There is in this significant document much for which we give thanks to God. Here arc church members deeply concerned about the direction which the church under much of its present leadership has been taking and proposes to take in the future. There are statements, however, which are open to some serious objection as they stand presently. These, we trust, will be revised in such a way that the call to reformation within that church may be sounded with unequivocal and unmistakeable clarity.

Undoubtedly those who want to keep the wheels of ecclesiastical machinery well-oiled will protest loud and long against this activity. They will in characteristic “liberal” fashion challenge the “method” and “approach” and “suspicious spirit.” But let them look to what they through the past decades have done to divert the church’s attention away from the doctrinal and church political issues which were brought to the attention of synods and assemblies. Meanwhile the Committee has God’s Word on its side. John the apostle of true love urges his readers, “Beloved, believe not every spirit, but prove the spirits, whether they are of God; because many false prophets are gone out into the world.” Peter does not hesitate to warn, “But there arose raise prophets also among the people, as among you there shall be false teachers, who shall privily bring in destructive heresies, denying even the Master that bought them.” And our Lord himself announced, “And many false prophets shall arise, and shall lead many astray. And because iniquity shall be multiplied, the love of many shall wax cold. But he that endureth to the end, the same shall be saved.”

The sound way to church reformation is that prescribed by the ecclesiastically adopted constitution and order. But lest the time come when neither preachers nor people recognize the difference between truth and error, the entire membership must be aroused to test the spirits whether they be of God. This is not merely a privilege; it is a solemn, God-given obligation. Unless church members take this aspect of their “office” seriously, they have no right to expect that our Lord will revive and refresh and restore the church by his Word and Holy Spirit.

Christians throughout the centuries have always been urged to have a healthy respect for the law. In the written code was found the surest safeguard under God of true freedom. Even in times when evil and self-seeking men held political power and oppressed the church, believers were to live lives marked by forgiveness, sobriety and obedience. Only when commanded to sin openly against God and his revealed will must they disobey. Here true Christians are allowed no choice!

These moral and spiritual principles are being overthrown today.

And, strange as it may seem, the church calling upon the name of Christ is leading the way into lawlessness.
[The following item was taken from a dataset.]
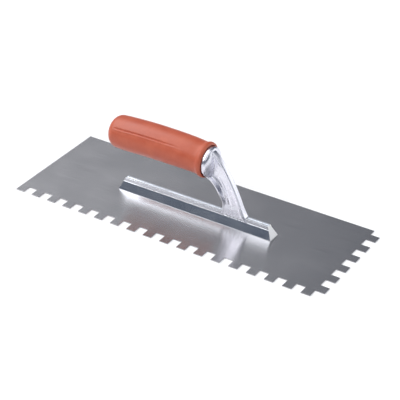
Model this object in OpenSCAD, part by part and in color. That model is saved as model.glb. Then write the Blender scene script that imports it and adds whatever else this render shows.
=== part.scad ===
// Notched adhesive trowel: square-notched steel blade, extruded mounting bar,
// cast bracket with a collar and tang, and a soft grip on a hard core.
// Millimetres, +Z up. Origin: centre of the blade's underside.
// +X runs along the blade towards the notched short edge, -Y is the notched long edge.

/* [Blade] */
// Length of the blade
blade_l = 360; // [320:20:420]
// Width of the blade
blade_w = 128; // [118:2:138]
// Thickness of the steel sheet
blade_t = 0.7; // [0.5:0.1:1.2]
// Side of a square notch, also the width of a tooth
notch = 10; // [6:1:12]

/* [Mounting bar] */
// Length of the bar along its foot
bar_l = 183; // [150:1:220]
// Offset of the bar's middle from the blade's middle
bar_x = 1.5; // [-5:0.5:5]
// Width of the bar's foot
bar_w = 14; // [12:0.5:20]
// Height of the bar
bar_h = 13; // [11:0.5:16]
// Width of the rail along the bar's top
rail_w = 6.4; // [5:0.2:8]
// Height at which the sloping flanks meet the rail
rail_z = 9.2; // [7:0.1:10]
// Run of the sloping saw cut at each end
end_run = 6; // [0:0.5:8]

/* [Blade rivets] */
// Number of flush rivets through the blade
rivet_count = 6; // [4:1:8]
// Diameter of a rivet
rivet_d = 4; // [3:0.5:5]
// Distance between rivets
rivet_pitch = 30; // [20:1:32]

/* [Bracket] */
// Width of the post's thick rib
rib_w = 7; // [6:0.5:10]
// Width of the recessed face between the rib's borders
web_w = 5.8; // [4:0.2:6]
// Width of the finger flange where it leaves the collar
flange_w = 15; // [12:0.5:18]
// Thickness of the finger flange
flange_t = 2.2; // [1.5:0.1:3]
// Width of the foot that grips the rail
foot_w = 8.6; // [8:0.2:12]
// Number of stake marks along each side of the foot
stake_count = 6; // [3:1:8]
// Radius of the round collar
collar_r = 15.5; // [14:0.5:16]

/* [Handle] */
// Height of the collar's and tang's axis above the blade's underside
axis_z = 64.7; // [60:0.1:75]
// Rise of the grip's back above that axis, for the palm
palm_rise = 2.8; // [0:0.1:3]
// Length of the grip
grip_l = 115; // [113:1:120]
// Position along X of the grip's open rim
rim_x = 18; // [16:1:20]
// Largest radius of the grip's body
grip_r = 17.7; // [17.5:0.1:18.6]
// Radius of the flared rim
rim_r = 18.3; // [18:0.1:20]
// Rounding radius of the closed end
end_r = 9; // [8:0.5:9.5]
// Outer radius of the hard core
core_r = 12; // [10:0.5:12.5]
// Radius of the tang
tang_r = 6; // [5:0.5:7]

/* [Hidden] */
fine = 64;
over = 1;                                   // overshoot of a cut past a face
pitch = 2 * notch;                          // from one notch to the next
grip_x = rim_x - grip_l;                    // closed end of the grip
bar_z = blade_t;                            // the bar stands on the blade
bar_top = bar_z + bar_h;
bar_edge = 0.8;                             // square edge under the sloping flank
rail_lean = 0.5;                            // each side of the rail leans in by this
rail_chamfer = 0.8;
slot_w = 1.4;                               // extrusion groove along the rail
slot_d = 0.7;
rivet_depth = 4;                            // reach of a rivet into the bar
foot_z = bar_z + 10;                        // underside of the bracket's foot
foot_rise = 16;                             // height over which the foot narrows to the rib
border = 3;                                 // width of the rib's raised outer border
inwards = [0.72, 0.6];                      // way from the outer line into the post
outwards = [0.72, 0.72];                    // way from the finger line into the post
collar_in = 12.5;                           // back face of the collar, inside the rim
collar_side = 21;                           // end of the collar's straight side
collar_nose = 26;                           // tip of the collar's dome
tang_end = -78;
core_end = -92;
screw_wall = 4;                             // wall of the core that the screw clamps
screw_r = 2.2;
screw_reach = 16;                           // thread length inside the tang
head_r = 4.2;
head_h = 3;
washer_r = 5.8;
washer_t = 1.2;
plug_r = 5.5;
plug_head = 3;                              // visible thickness of the plug
plug_stem_r = 4.5;
pocket_r = 6.5;                             // pocket in the core for washer, head and plug
rim_bore = 16.4;                            // bore of the rim around the collar
neck_end = 11;                              // end of the neck, start of the rim
rim_rise = 1;                               // rise of the rim above the collar's axis
neck_r = 17.2;
crease_deg = 39;                            // grip creases, up from the horizontal
crease_x = -64;                             // start of a crease
crease_l = 58;
crease_w = 1.2;
crease_d = 0.6;
disc_t = 0.2;                               // thickness of a section in the chain of hulls
end_rise = 0.45;                            // the closed end's share of the palm's rise
end_step = 0.6;                             // the closed end is slimmer than the body by this

// Point on a cubic curve with four control points
function cubic(p, t) = pow(1 - t, 3) * p[0] + 3 * t * pow(1 - t, 2) * p[1]
                     + 3 * t * t * (1 - t) * p[2] + t * t * t * p[3];
function curve(p, steps) = [for (i = [0 : steps]) cubic(p, i / steps)];
function flip(list) = [for (i = [len(list) - 1 : -1 : 0]) list[i]];

// Side view of the post, as [x, z]: convex outer line and concave finger line
outer_top = [[20, axis_z + collar_r - 1], [32, 76], [45, 52], [53.5, 31]];
outer_low = [[53.5, 31], [57, 22.5], [59.5, 13.5], [64.5, foot_z]];
finger_top = [[16, 50.2], [25, 49.5], [33.5, 38], [35.2, 26]];
finger_low = [[35.2, 26], [35.4, 20], [34.5, 14], [32, foot_z]];
outer_line = concat(curve(outer_top, 20), curve(outer_low, 10));
finger_line = concat(curve(finger_top, 16), curve(finger_low, 8));
collar_core = [[rim_x - 3, axis_z]];        // keeps the post's root inside the collar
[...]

In an article which appeared in several newspapers Dr. Eugene Carson Blake defends civil disobedience. He acknowledges that together with a sizable number of clergymen and many laymen he had “broken deliberately the trespass law” of the state of Maryland. For this he was arrested. And this action he justifies on these grounds, “So we must be entirely clear that law is not God. It has always from the first been a basic Christian conviction that there are times when a Christi(m ought to break the law, any law.” In the course of his defense it becomes unmistakably clear that the individual is to be the final judge of whether a law shall be obeyed or disobeyed. Nothing may stand in the way of what the individual considers to be his “witnessing to Jesus Christ.” In fact, he goes so far as to say that “the present-day effort by American Negroes to win an equality in voting, in education, in job opportunity and advancement, in housing, and in public facilities (even amusement parks) has as much to do with witnessing to Jesus Christ, as acts of Christian heroism in the first century” (i.e. the preaching of Peter and John, etc.). Thus social and economic betterment of our fellow-men is identified as the true gospel of God.
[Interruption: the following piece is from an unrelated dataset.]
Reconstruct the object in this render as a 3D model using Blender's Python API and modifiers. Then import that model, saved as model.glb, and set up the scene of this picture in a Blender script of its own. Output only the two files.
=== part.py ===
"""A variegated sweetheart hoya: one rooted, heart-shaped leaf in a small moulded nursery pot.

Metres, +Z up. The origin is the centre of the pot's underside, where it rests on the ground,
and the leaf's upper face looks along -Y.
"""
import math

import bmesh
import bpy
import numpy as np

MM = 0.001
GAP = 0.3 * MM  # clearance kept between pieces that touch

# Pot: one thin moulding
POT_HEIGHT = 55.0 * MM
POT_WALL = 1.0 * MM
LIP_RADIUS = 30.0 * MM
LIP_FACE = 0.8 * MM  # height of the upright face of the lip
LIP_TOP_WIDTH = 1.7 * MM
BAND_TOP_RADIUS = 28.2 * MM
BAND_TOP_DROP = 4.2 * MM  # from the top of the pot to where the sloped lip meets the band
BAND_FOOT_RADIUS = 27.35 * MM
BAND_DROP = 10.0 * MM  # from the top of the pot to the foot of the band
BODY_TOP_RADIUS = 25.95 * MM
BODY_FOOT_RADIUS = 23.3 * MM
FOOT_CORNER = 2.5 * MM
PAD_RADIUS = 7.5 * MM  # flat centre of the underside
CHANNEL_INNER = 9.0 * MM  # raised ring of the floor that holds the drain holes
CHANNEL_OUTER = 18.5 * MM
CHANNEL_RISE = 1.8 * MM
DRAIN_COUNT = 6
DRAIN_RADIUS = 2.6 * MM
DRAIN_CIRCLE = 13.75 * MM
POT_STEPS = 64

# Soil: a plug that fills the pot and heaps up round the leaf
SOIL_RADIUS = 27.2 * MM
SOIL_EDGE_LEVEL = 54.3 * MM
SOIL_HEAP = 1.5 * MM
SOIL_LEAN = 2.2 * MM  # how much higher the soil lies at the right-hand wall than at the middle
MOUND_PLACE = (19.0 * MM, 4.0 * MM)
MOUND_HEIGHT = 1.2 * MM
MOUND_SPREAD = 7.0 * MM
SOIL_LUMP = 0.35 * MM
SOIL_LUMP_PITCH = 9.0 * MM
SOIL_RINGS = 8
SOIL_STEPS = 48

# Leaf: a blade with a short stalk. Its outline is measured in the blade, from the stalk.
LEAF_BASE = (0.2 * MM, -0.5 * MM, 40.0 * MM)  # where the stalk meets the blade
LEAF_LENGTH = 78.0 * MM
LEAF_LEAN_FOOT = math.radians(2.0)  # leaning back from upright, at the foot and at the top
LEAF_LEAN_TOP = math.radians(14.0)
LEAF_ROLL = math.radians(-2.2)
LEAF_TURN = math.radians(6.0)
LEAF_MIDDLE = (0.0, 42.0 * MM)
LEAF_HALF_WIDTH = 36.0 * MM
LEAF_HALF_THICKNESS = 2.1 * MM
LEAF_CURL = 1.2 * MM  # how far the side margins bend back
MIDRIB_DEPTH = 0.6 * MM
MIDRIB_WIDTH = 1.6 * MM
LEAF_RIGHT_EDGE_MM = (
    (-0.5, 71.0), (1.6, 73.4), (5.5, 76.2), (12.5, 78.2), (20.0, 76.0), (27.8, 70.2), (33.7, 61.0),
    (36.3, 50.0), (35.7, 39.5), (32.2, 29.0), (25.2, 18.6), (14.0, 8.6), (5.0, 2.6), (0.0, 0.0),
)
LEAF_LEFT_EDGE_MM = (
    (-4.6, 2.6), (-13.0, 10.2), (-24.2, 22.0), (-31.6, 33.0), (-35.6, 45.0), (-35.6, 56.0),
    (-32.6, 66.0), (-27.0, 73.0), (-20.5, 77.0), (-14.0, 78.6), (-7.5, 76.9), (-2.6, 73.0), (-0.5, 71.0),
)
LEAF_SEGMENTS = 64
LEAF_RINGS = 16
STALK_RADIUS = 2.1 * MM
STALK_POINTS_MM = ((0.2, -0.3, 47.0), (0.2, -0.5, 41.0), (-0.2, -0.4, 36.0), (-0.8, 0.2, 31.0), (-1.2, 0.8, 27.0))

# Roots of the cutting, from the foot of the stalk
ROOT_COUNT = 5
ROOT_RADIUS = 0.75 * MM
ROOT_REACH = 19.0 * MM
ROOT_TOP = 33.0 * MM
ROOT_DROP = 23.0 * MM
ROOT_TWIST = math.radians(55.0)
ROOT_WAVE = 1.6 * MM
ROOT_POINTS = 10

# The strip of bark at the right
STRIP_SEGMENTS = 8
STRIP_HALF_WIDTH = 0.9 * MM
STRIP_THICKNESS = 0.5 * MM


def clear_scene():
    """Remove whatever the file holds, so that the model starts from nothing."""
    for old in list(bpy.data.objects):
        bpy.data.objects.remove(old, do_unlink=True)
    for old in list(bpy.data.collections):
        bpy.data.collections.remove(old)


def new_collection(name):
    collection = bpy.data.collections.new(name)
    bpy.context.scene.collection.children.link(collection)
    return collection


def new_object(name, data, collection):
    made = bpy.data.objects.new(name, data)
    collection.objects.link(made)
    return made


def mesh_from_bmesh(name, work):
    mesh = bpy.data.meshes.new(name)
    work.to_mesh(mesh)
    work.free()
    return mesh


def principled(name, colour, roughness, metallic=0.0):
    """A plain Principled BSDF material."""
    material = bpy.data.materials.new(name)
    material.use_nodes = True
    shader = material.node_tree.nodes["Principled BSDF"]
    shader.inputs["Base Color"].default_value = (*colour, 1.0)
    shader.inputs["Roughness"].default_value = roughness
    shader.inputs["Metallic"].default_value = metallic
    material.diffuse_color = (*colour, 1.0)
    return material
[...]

The consequences of such a position are clear. The church no longer has to call men as sinners under God’s judgment to repentance and faith in the crucified and risen Christ; its message is simply the common brotherhood of all men which must be increasingly realized by means of social revolution. In this program every law which someone supposes stands in the way of that ideal ought to be disobeyed. Small wonder that those whose properties have been seized from time to time can no longer find protection in the law. And should this notion prevail, human relationships in the United States will shape themselves according to the patterns of the jungle.

What has all this to do with us in confessional Reformed churches? Much more than may be apparent at first glance.

Dr. Blake is one of the most influential leaders in American Protestantism today. He together with Bishop Pike has proposed a grandiose plan for the unification of major denominations. He is the Stated Clerk of the United Presbyterian Church in the U.S.A. He acknowledges that he took part in the disobedience demonstration to which he refers as acting chairman of the Commission on Religion and Race of the National Council of Churches. Recently he has been elected General Secretary of the World Council of Churches, assuming the powerful position held for so long by the well-known Dr. Visser ‘t Hooft. Thus he may be fairly said to represent the basic line of thinking which characterizes all these organizations. If this were not so, he would never have been elected to such posts of high honor.

Here let the confessional Reformed churches beware. Today the Reformed churches in the Netherlands (Gereformeerden) are seriously considering membership in the W.C.C. Voices urging the same action are heard in the Christian Reformed Church. Always the argument is advanced that by such action we shall exert a wholesome influence in these organizations. Are these advocates actually so naive as to suppose that mere membership in the ecclesiastical power structures of our age will make men like Dr. Blake and those who support his position any more amenable to the Biblical doctrines concerning Christ, salvation by grace and the church than they are now? Or isn’t doctrinal and moral integrity really very important? Can we say one thing in our pulpits and synods and share in the responsibility for having a contrary doctrine affirmed in such councils? These are the issues which must be faced.